I remember the youthful thrill of trying to rivet into my brain the image of the visage of someone I liked. (Typically, of course, I was unable to articulate such affection.) Must be what Lennon and McCartney had in mind with "I've Just Seen a Face."
Then there are the images of those I feared or loathed: a kid who bullied me, a teacher who smacked me to the ground. I wish I had no memory of their faces. Prosopagnosia for the antagonisti, call it.
Whether visually or otherwise, we seek to save face. In domestic quarrels, each participant tries to save face.
Barry Bonds held out on signing a $15.8 million contract with the San Francisco Giants, just to save face.
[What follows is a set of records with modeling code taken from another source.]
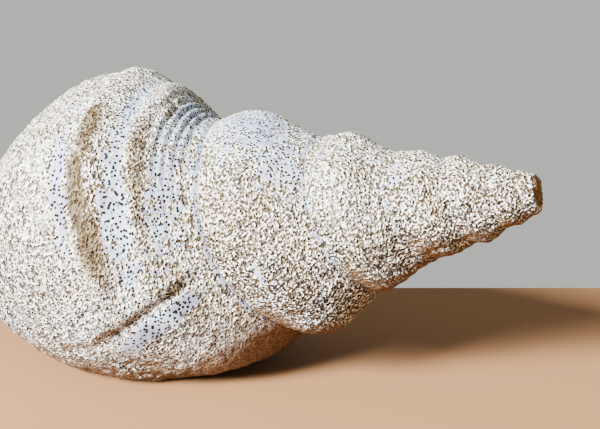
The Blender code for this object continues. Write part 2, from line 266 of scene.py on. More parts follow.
# %% The hollow behind the lip, in metres and shares
LIP_THICKNESS = 0.0034
WALL_THICKNESS = 0.0060
MOUTH_DEPTH = 250.0             # how far the hollow winds back, in degrees
MOUTH_OPENS = 35.0              # over which its outline turns from the lip's into an oval
MOUTH_TOP = 0.14
MOUTH_BOTTOM = 0.50
COLUMELLA_SHARE = 0.80
LEAST_GAP = 0.004
LIP_TOP_TAPER = 0.3             # shares across over which the lip thins out at its two ends
LIP_END_TAPER = 0.2
LIP_LARGEST_SHARE = 0.45        # the lip never fills more of the gap to the whorl before it
MOUTH_SIDE_POWER = 0.7          # a power under 1 makes the oval fuller
LIP_COLUMNS = 8                 # columns of the sheets, from the upper seam to the lower
BASE_COLUMNS = 17               # and from there to the end of the canal


def outside_at_height(back, down):
    upper = seam_height(back)
    lower = seam_height(back - 360.0)
    above = np.clip((down - upper) / (lower - upper), 0.0, 1.0)
    below = np.clip((down - lower) / (CANAL_END - lower), 0.0, 1.0)
    return outside(back, above + below)[0]


def wall_at_height(back, down):
    lower = seam_height(back)
    below = np.clip((down - lower) / (CANAL_END - lower), 0.0, 1.0)
    return outside(back + 360.0, 1.0 + below)[0]


def lip_inside(back, across):
    out, down = outside(back, across)
    gap = np.maximum(out - wall_at_height(back, down), 0.0)
    tapered = smooth_step(across, 0.0, LIP_TOP_TAPER) * smooth_step(2.0 - across, 0.0, LIP_END_TAPER)
    return out - np.minimum(LIP_THICKNESS * tapered, LIP_LARGEST_SHARE * gap), down


def hollow(back, across, inner):
    """The outer side of the hollow, or its inner side where inner is true."""
    lip_out, lip_down = lip_inside(back, across)
    wall_out, wall_down = outside(back + 360.0, across)
    follow_out = np.where(inner, wall_out, lip_out)
    follow_down = np.where(inner, wall_down, lip_down)
    columns = LIP_COLUMNS * np.clip(across, 0.0, 1.0) + BASE_COLUMNS * np.clip(across - 1.0, 0.0, 1.0)
    angle = np.where(inner, math.pi * (3.0 - across), math.pi * columns / (LIP_COLUMNS + BASE_COLUMNS))
    upper = seam_height(back)
    top = upper + MOUTH_TOP * (seam_height(back - 360.0) - upper)
    bottom = upper + MOUTH_BOTTOM * (CANAL_END - upper)
    oval_down = 0.5 * (top + bottom) - 0.5 * (bottom - top) * np.cos(angle)
    outer = outside_at_height(back, oval_down) - WALL_THICKNESS
    columella = np.minimum(wall_at_height(back, oval_down) * COLUMELLA_SHARE, outer - LEAST_GAP)
    side = np.sign(np.sin(angle)) * np.abs(np.sin(angle)) ** MOUTH_SIDE_POWER
    oval_out = 0.5 * (outer + columella) + 0.5 * (outer - columella) * side
    share = smooth_step(back, 0.0, MOUTH_OPENS)
    return follow_out + (oval_out - follow_out) * share, follow_down + (oval_down - follow_down) * share


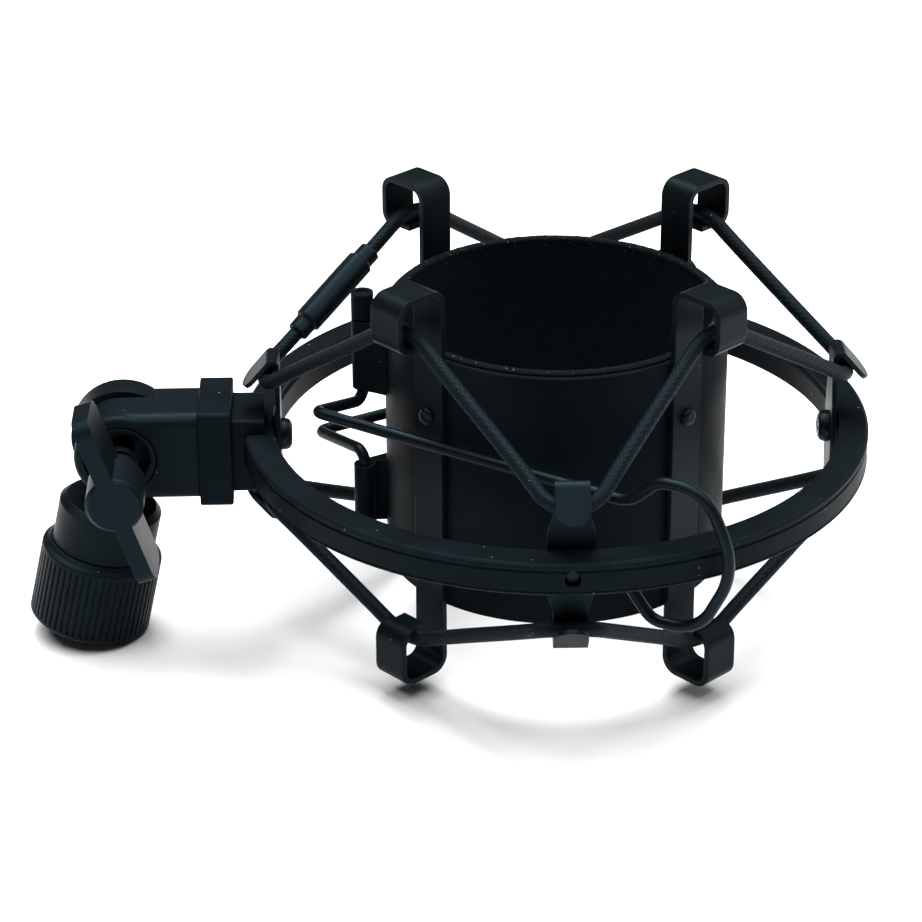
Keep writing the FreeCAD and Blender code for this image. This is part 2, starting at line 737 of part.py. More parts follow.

Nations and sects and rivals also fight to save face, even if it means destroying the whole body, the whole body politic, the whole soul, in the process.
I wonder if there is such a thing as mammogagnosia, "the forgetting of breasts"? I think I'm afflicted with whatever the opposite of that is. And let me tell you, Braille may not help but who cares!
There's even a romantic comedy film called Saving Face by Alice Wu. It concerns a Chinese-American lesbian.
Maybe right about now, some of you are wishing I'd do an about face (which is also the title of a work by Dario Fo, but not by Dario Marquez)!
Does all this make me a facist? (Read that last word carefully. Remember, spelling counts.)